At the beginning of The Little Girl Who Lives Down the Lane, there are already two dead, though we see neither death: Daddy Lester Jacobs has committed suicide, leaving his daughter to fend for herself alone.  She, in turn, only wants to be treated like an adult and live her life as she sees fit — which means alone at home, parentless, and not going to public school — and will go over bodies to do so, a reaction less adult than psychotic, and short-sighted in that she never considers what lies ahead after the buffer (financial and rental) that her father set up is gone. And though she tries hard to maintain the pretence that he is alive, a variety of adults continue to invade her space, including  her manipulative mega-bitch landlord and town mover & shaker Mrs. Hallet (Alexis "Ice Princess" Smith of The Two Mrs. Carrolls [1947 / trailer] and Split Second [1948 / trailer]), who basically forces herself to discover the body of Ryan's greedy-tart mother and, in her panic, causes her own death. A pointed change from the novel: when adapting the screenplay from his own book, Laird Koenig altered the circumstances of Mrs. Hallet's death, the first on-screen, removing it from Ryan's hands and making it an accident, thus ensuring that the young girl remains a bit more sympathetic than she probably would have had she been presented as 100% calculating killer. And somewhere along the way, she does manage to gain one's sympathy — to an extent.

A tightly scripted little thriller with of few characters, The Little Girl Who Lives Down the Lane is immensely intriguing but nevertheless skirts the unbelievable more than once. A murderous 13-year-old, in the end, is easy enough to swallow — perhaps even more so now than in 1976 — but the idea that no one in a small town other than the two evil Hallets ever notices that Ryan doesn't go to school doesn't cut it, nor is it easy to believe that Ryan's eventual significant other Mario (Scott Jacoby of Bad Ronald [1974 / trailer]* and Return to Horror High [1987 / trailer]), gimp-legged or not, would: 1) be so willing so quickly to assist her in destroying evidence and hiding bodies, and 2) be such a master at disguise and acting that he could fool a policeman (his own cousin) into believing that he's Ryan's father, Lester. Easier to believe, considering the time of the movie, is that a known pedophile like Frank Hallet (Martin Sheen of Badlands [1973 / trailer], Truth or Consequences, N.M. [1997 / trailer] and Spawn [1997 / trailer]) could, perhaps, remain a free man.
* Ranked #90 in David Hofstede's book What Were They Thinking? The 100 Dumbest Events in Television History, Bad Ronald remains a pleasant memory to all those who saw it as a kid.

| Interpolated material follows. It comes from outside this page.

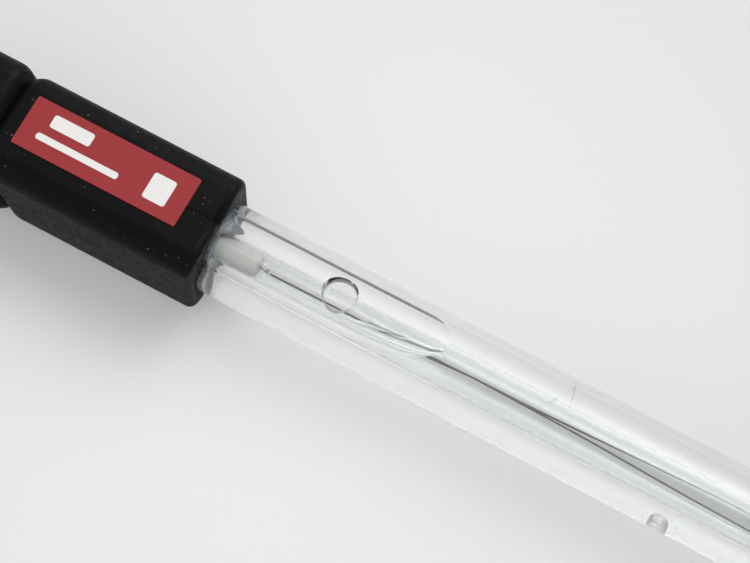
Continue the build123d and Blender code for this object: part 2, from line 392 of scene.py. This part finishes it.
# Blue-grey resin with darker patches
resin = layered("pottingResin", ((0.19, 0.215, 0.25), (0.045, 0.05, 0.062)), patches=(0.55, 4),
                edge=(0.50, 0.60), rough=(0.2, 0.4), gloss=(1.5, 3), grain=(1.2, 4), depth=0.05,
                strength=0.6, Specular_IOR_Level=0.5)
redVinyl = layered("labelVinyl", ((0.275, 0.0115, 0.0150), (0.335, 0.0160, 0.0200)), patches=(1.6, 5),
                   rough=(0.38, 0.5), gloss=(2.5, 3), grain=(6, 3), depth=0.006,
                   Specular_IOR_Level=0.35, Coat_Weight=0.15, Coat_Roughness=0.25)
whiteInk = layered("labelInk", ((0.74, 0.72, 0.70), (0.86, 0.85, 0.83)), patches=(5, 4), rough=(0.4, 0.55),
                   gloss=(3, 2), Specular_IOR_Level=0.3)
softWhite = layered("whitePlastic", ((0.78, 0.78, 0.75), (0.90, 0.90, 0.88)), patches=(0.7, 4),
                    rough=(0.4, 0.55), gloss=(2, 3), grain=(3, 3), depth=0.008, Specular_IOR_Level=0.4)
silver = plainFinish("silver", ((0.10, 0.095, 0.09), (0.24, 0.23, 0.22)), 0.38, 4, metal=1.0)
print("stage: materials")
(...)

Speaking of the policeman, nice guy Officer Miglioriti (the singer, pianist, and songwriter Mort Shuman [12 Nov 1936 — 2 Nov 1991], co-writer of Viva Las Vegas, Sweets for My Sweet, Save The Last Dance For Me and others) is less a real character than a broadly acted joke. Amidst all the low-key characterizations that populate the movie, he comes across totally out of place and seriously rips the viewer out of the film's rhythm whenever he appears. His sitcom-level performance is a glaring and unconvincing contrast to both that of Sheen, who is so oily and disgusting that one could easily believe he isn't acting, and Foster, whose distant, aloof performance catches her character perfectly, right down to when the first cracks appear after letting Mario enter and become part of her hermetic existence.

Occasionally effective, The Little Girl Who Lives Down the Lane is less a horror or suspense film than an oddly paced and plotted drama, and while it is interesting viewing, it is hardly imperative. But its open-ended ending is definitely a strength to what is, in the end, an extremely tragic movie. It would seem that no matter what might transpire in the aftermath of the events of the final scene, Ryan is caught in a trap.
Eleven years later co-stars Martin Sheen and Jodie Foster both appeared in Siesta (1987 / trailer), another one of her odder projects.